D. In policy debate—students often don’t refer to their partner’s arguments! The result: their arguments are weaker and sound new! Have them practice saying “Extend Susanne’s third argument that x. That shows . . .”

E. Students don’t weigh arguments—they don’t give reasons to vote for their side versus the others’. Help students do this. THIS REQUIRES discussing with them what the key issues are and then identifying what they need to point out to show their side is stronger. COUPLED WITH THIS IN POLICY DEBATE—Students need to give theses for their arguments in the block and the 2nr/2ar with overviews where they weigh the issues in the debate.

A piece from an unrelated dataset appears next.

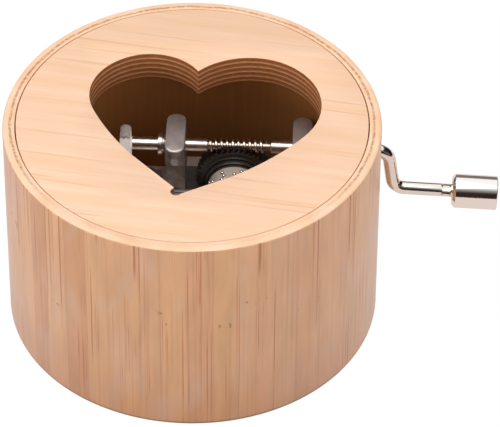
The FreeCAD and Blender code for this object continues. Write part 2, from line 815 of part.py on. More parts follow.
def make_crank():
    """The crank: one bent wire with the worm rolled into it, pinched flat ahead of the knob."""
    body = new_body("crank_shaft", place=(0, dim("shaft_offset"), dim("shaft_height")))
    path = new_sketch(body, "XZ_Plane", "wire_path")
    elbow_x = dim("crank_reach")
    wrist_x = elbow_x + dim("crank_slant")
    wrist_z = -dim("crank_drop")
    splay = math.radians(SIZES["rod_splay"])
    rod = dim("knob_start") + dim("knob_length") - dim("knob_recess") + 0.3
    end_x = wrist_x + rod * math.cos(splay)
    end_z = wrist_z - rod * math.sin(splay)
    bends = [dim("elbow_radius"), dim("wrist_radius")]
    spots = [(dim("shaft_start"), as_size(0)), (elbow_x, as_size(0)), (wrist_x, wrist_z), (end_x, end_z)]
    points = [FreeCAD.Vector(x.number, z.number, 0) for x, z in spots]
    stretches = bent_path(points, [bend.number for bend in bends])
    for geometry in stretches:
        path.addGeometry(geometry)
    close_path(path, stretches)
    for (edge, spot), (x, z) in zip([(0, 1), (4, 2)], [spots[0], spots[3]]):
        fix(path, "DistanceX", -1, 1, edge, spot, size=x)
        fix(path, "DistanceY", -1, 1, edge, spot, size=z)
    for edge, bend in zip((1, 3), bends):
        fix(path, "Radius", edge, size=bend)
    for (x, z), lines in zip(spots[1:3], [(0, 2), (2, 4)]):
        corner = path.addGeometry(Part.Point(FreeCAD.Vector(x.number, z.number, 0)), True)
        fix(path, "DistanceX", -1, 1, corner, 1, size=x)
        fix(path, "DistanceY", -1, 1, corner, 1, size=z)
        for line in lines:
            path.addConstraint(Sketcher.Constraint("PointOnObject", corner, 1, line))
    wire = new_sketch(body, "YZ_Plane", "wire_section", lift=dim("shaft_start"))
    circle(wire, 0, 0, dim("wire_diameter"))
    pipe = body.newObject("PartDesign::AdditivePipe", "bent_wire")
    pipe.Profile = wire
    pipe.Spine = (path, [f"Edge{i}" for i in range(1, 6)])

    worm_end = dim("worm_start") + dim("worm_length")
    neck = new_sketch(body, "XZ_Plane", "worm_neck")
    outline(
        neck,
        [
            (dim("worm_start"), dim("worm_root_radius")),
            (worm_end, dim("worm_root_radius")),
            (worm_end + 0.4, wire_radius + 0.3),
            (dim("worm_start") - 0.4, wire_radius + 0.3),
        ],
    )
    revolve(body, neck, "worm_neck_cut", axis="H_Axis", kind="Groove")
    slope = math.tan(math.radians(20))
    root = dim("worm_root_radius") - 0.06
    half_mesh = dim("worm_pitch") * 0.2
    half_root = half_mesh + (dim("worm_mesh_radius") - root) * slope
    half_crest = half_mesh - (dim("worm_crest_radius") - dim("worm_mesh_radius")) * slope
    first = dim("axle_place") - dim("worm_pitch") * 4.5
    thread = new_sketch(body, "XZ_Plane", "thread_section")
    outline(
        thread,
        [
            (first - half_root, root),
            (first + half_root, root),
            (first + half_crest, dim("worm_crest_radius")),
            (first - half_crest, dim("worm_crest_radius")),
        ],
    )
    worm = body.newObject("PartDesign::AdditiveHelix", "worm_thread")
    worm.Profile = thread
    worm.ReferenceAxis = (thread, ["H_Axis"])
    worm.Mode = "pitch-height-angle"
    bind(worm, "Pitch", dim("worm_pitch"))
    bind(worm, "Height", dim("worm_pitch") * 10)

    pinch = new_sketch(body, "XZ_Plane", "pinch_outline")
    ears = []
    ear_start = dim("knob_start") - 2.2
    ear_end = dim("knob_start") - 0.15
    half_thick = dim("pinch_thickness") / 2
    corners = [(ear_start, 1), (ear_end, 1), (ear_end, -1), (ear_start, -1)]
    for along, side in corners:
        across = half_thick * side
        ears.append(
            (
                wrist_x + (along * math.cos(splay) + across * math.sin(splay)),
                wrist_z + (across * math.cos(splay) - along * math.sin(splay)),
            )
        )
    outline(pinch, ears)
    pad(body, pinch, dim("pinch_width"), "pinch", both_ways=True)
    return body


def bent_path(points, radii):
    """Lines and tangent arcs through the points: line, arc, line, arc, line."""
    pieces = []
    start = points[0]
    for before, corner, after, radius in zip(points, points[1:], points[2:], radii):
        way_in = (corner - before).normalize()
        way_out = (after - corner).normalize()
        turn = way_in.getAngle(way_out)
        setback = radius * math.tan(turn / 2)
        first = corner - way_in * setback
        last = corner + way_out * setback
        centre = corner + (way_out - way_in).normalize() * (radius / math.cos(turn / 2))
        pieces.append(Part.LineSegment(start, first))
        turns_left = way_in.x * way_out.y > way_in.y * way_out.x
        begin, finish = (first, last) if turns_left else (last, first)
        angles = [math.atan2(spot.y - centre.y, spot.x - centre.x) for spot in (begin, finish)]
        circle = Part.Circle(centre, FreeCAD.Vector(0, 0, 1), radius)
        pieces.append(Part.ArcOfCircle(circle, *angles))
        start = last
    pieces.append(Part.LineSegment(start, points[-1]))
    return pieces


def close_path(sketch, pieces):
    """Joins the ends of neighbouring edges, tangent to each other."""
    ends = []
    for index in range(len(pieces)):
        geometry = sketch.Geometry[index]
        ends.append((geometry.StartPoint, geometry.EndPoint))
    for index in range(len(pieces) - 1):
        pairs = [(a, b) for a in (1, 2) for b in (1, 2)]
        nearest = min(pairs, key=lambda p: (ends[index][p[0] - 1] - ends[index + 1][p[1] - 1]).Length)
        sketch.addConstraint(
            Sketcher.Constraint("Tangent", index, nearest[0], index + 1, nearest[1])
        )


def make_rivet():
    """The washer that is riveted on the rod's end and keeps the knob on."""
    return turned_on_rod(
        "knob_rivet",
        [
            (dim("knob_start") + dim("knob_length") - dim("knob_recess") + 0.3, 0),
            (dim("knob_start") + dim("knob_length") - dim("knob_recess") + 0.3, 1.9),
            (dim("knob_start") + dim("knob_length") - 0.35, 1.9),
            (dim("knob_start") + dim("knob_length") - 0.1, 1.3),
            (dim("knob_start") + dim("knob_length") - 0.1, 0),
        ],
    )


def make_knob():
    """The plated sleeve that turns on the rod."""
    start = dim("knob_start")
    end = start + dim("knob_length")
    radius = dim("knob_diameter") / 2
    bore = wire_radius + dim("running_gap")
    return turned_on_rod(
        "crank_knob",
        [
            (start, bore),
            (start, radius - 0.2),
            (start + 0.2, radius),
            (end - 0.25, radius),
            (end, radius - 0.25),
            (end, 2.3),
            (end - dim("knob_recess"), 2.3),
            (end - dim("knob_recess"), bore),
        ],
    )


def turned_on_rod(label, corners):
    """A piece turned about the rod that carries the knob. Its local X axis runs along the rod."""
    body = new_body(
        label,
        place=(
            dim("crank_reach") + dim("crank_slant"),
            dim("shaft_offset"),
            dim("shaft_height") - dim("crank_drop"),
        ),
        turn_axis=(0, 1, 0),
        turn=dim("rod_splay"),
    )
    section = new_sketch(body, "XZ_Plane", f"{label}_section")
    outline(section, corners)
    revolve(body, section, f"{label}_turned", axis="H_Axis")
    return body


def make_collar():
    """The flanged ring on the shaft, beside the left pillar."""
    body = new_body("shaft_collar", place=(0, dim("shaft_offset"), dim("shaft_height")))
    section = new_sketch(body, "XZ_Plane", "collar_section")
    pillar_face = dim("axle_place") + dim("left_pillar") - dim("pillar_width") / 2
    right = pillar_face - 0.15
    flange = dim("collar_diameter") / 2
    outline(
        section,
        [
            (right, wire_radius),
            (right, wire_radius + 0.45),
            (right - 0.55, wire_radius + 0.45),
            (right - 0.55, flange),
            (right - 1.4, flange),
            (right - 1.4, wire_radius),
        ],
    )
    revolve(body, section, "collar", axis="H_Axis")
    return body


# ---------------------------------------------------------------- build, test and write

head_depth = 2.2
pieces = [
    make_side_wall(),
    make_lid(),
    make_floor(),
    make_frame(),
    make_comb(),
    make_comb_base(),
    make_stop(),
    make_bracket(),
    make_worm_wheel(),
    make_drum(),
    make_drum_cap(),
    make_arbor(),
    make_crank(),
    make_collar(),
    make_knob(),
    make_rivet(),
    make_screws(
        "frame_screws",
        [(x, y, head_depth - dim("floor_thickness").number) for x, y in mounting_spots],
        (0, 0, -1),
        2.5,
        7.4,
        4.8,
        1.8,
    ),
    make_screws(
        "comb_screws",
        [(dim("frame_left") + 3.5, place, dim("comb_level")) for place in comb_screw_places],
        (0, 0, 1),
        1.9,
        6.6,
        4.0,
        1.5,
    ),
    make_screws("stop_screw", [(dim("stop_place") + 4.4, 1.2, 10.3)], (0, 0, 1), 1.4, 3.4, 2.8, 1.0),
    make_screws(
        "bracket_screws",
        [(place, bracket_rear - bracket_thickness, bracket_screw_level) for place in bracket_screw_places],
        (0, -1, 0),
        1.4,
        4.0,
        2.8,
        1.0,
    ),
]
document.recompute()

for thing in document.Objects:
    if "Invalid" in thing.State or "Error" in thing.State:
        raise RuntimeError(f"{thing.Name} is {thing.State}")
os.makedirs("parts", exist_ok=True)
for piece in pieces:
    shape = piece.Shape
    if shape.isNull() or not shape.isValid():
        raise RuntimeError(f"{piece.Label} has no valid shape")
for piece in pieces:
    piece.Shape.exportStep(os.path.join("parts", f"{piece.Label}.step"))
    print(f"{piece.Label}: {len(piece.Shape.Solids)} solid(s), {piece.Shape.Volume:.1f} mm3")
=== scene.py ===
# %% [markdown]
# # A bamboo music box with a hand crank
#
# The box is a round bamboo case, 75 mm across. A heart-shaped window in its lid shows a small movement:
# a crank shaft with a worm rolled into it, a black plastic wheel, a pinned drum and a steel comb.
#
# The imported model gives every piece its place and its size, and this lesson gives the pieces their looks.
# What the eye meets first is modelled afresh: the case, the lid, the drum, the crank and the knob. What
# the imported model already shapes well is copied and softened.

from functools import partial
from math import atan2, cos, hypot, pi, radians, sin, sqrt, tan

import bmesh
import bpy
from mathutils import Matrix, Vector


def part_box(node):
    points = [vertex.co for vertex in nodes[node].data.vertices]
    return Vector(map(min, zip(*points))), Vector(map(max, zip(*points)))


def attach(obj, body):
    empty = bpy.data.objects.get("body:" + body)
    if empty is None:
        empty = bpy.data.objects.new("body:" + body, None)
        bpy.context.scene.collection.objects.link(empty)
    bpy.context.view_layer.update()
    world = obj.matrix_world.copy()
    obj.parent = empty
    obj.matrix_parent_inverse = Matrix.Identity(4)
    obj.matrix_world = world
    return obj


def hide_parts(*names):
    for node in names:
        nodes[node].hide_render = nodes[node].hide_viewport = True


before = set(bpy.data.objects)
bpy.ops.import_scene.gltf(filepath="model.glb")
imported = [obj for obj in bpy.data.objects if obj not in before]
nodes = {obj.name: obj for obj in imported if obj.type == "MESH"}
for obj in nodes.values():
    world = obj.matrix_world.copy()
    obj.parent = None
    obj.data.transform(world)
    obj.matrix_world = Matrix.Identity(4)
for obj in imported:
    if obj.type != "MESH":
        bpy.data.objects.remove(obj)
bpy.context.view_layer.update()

# %% [markdown]
# ## Units, colours and nodes
#
# Blender works in metres, so a size below is a number of millimetres times MM. Colours are sRGB hex
# values, as a colour picker shows them, and one function turns them to the linear light that a shader
# wants. One more adds a shader node with its settings and links, so that a material reads as a list.

# %% Units, colours and nodes
MM = 0.001
# settings of a mixing node: its second colour covers the first one, or tints it
COVER = {"data_type": "RGBA"}
TINT = {"data_type": "RGBA", "blend_type": "MULTIPLY"}
# settings of a node that does arithmetic
TIMES, OVER = {"operation": "MULTIPLY"}, {"operation": "DIVIDE"}
MINUS, TIMES_PLUS = {"operation": "SUBTRACT"}, {"operation": "MULTIPLY_ADD"}


def linear(hex_colour):
    """An sRGB hex colour as linear light with full opacity."""
    channels = [int(hex_colour[i : i + 2], 16) / 255 for i in (1, 3, 5)]
    return [c / 12.92 if c <= 0.04045 else ((c + 0.055) / 1.055) ** 2.4 for c in channels] + [1.0]


def feed(node, *values, **inputs):
    """Gives a node its inputs, in the order of its sockets or by name, with _ for a space.

    An input is a number, a list, a hex colour, a socket, or a node, which stands for its first output.
    """
    sockets = [socket for socket in node.inputs if socket.enabled]
    pairs = list(zip(sockets, values))
    for name, value in inputs.items():
        pairs.append((next(s for s in sockets if s.name == name.replace("_", " ")), value))
    for socket, value in pairs:
        if isinstance(value, bpy.types.Node):
            value = next(output for output in value.outputs if output.enabled)
        if isinstance(value, bpy.types.NodeSocket):
            node.id_data.links.new(value, socket)
        else:
            socket.default_value = linear(value) if isinstance(value, str) else value
    return node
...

F. The Classic “Answers everything” debater. In the process of hitting at each tree, each argument—the forest gets lost. Help them see and present an overview and connect arguments into that overview/main argument.

G. Make them see strategic elements of a debate. For example:

·       Say things like “They conceded X. X means we win.”

·       Notice time-skews in the debate. If they spend 3 minutes answering your 1 minute topicality argument, you have gained a big advantage.

·       (Policy) Watch to see if one person is going to take a disad in the 1NR. If so, the 2AC should answer that first. Why? Because then the 2NC has less prep time during your speech to prep against the arguments he/she will address.

·       Look for drops of key arguments or for where a team is weak and then go for that.

·       Watch the judge’s reactions to arguments. Adjust for that.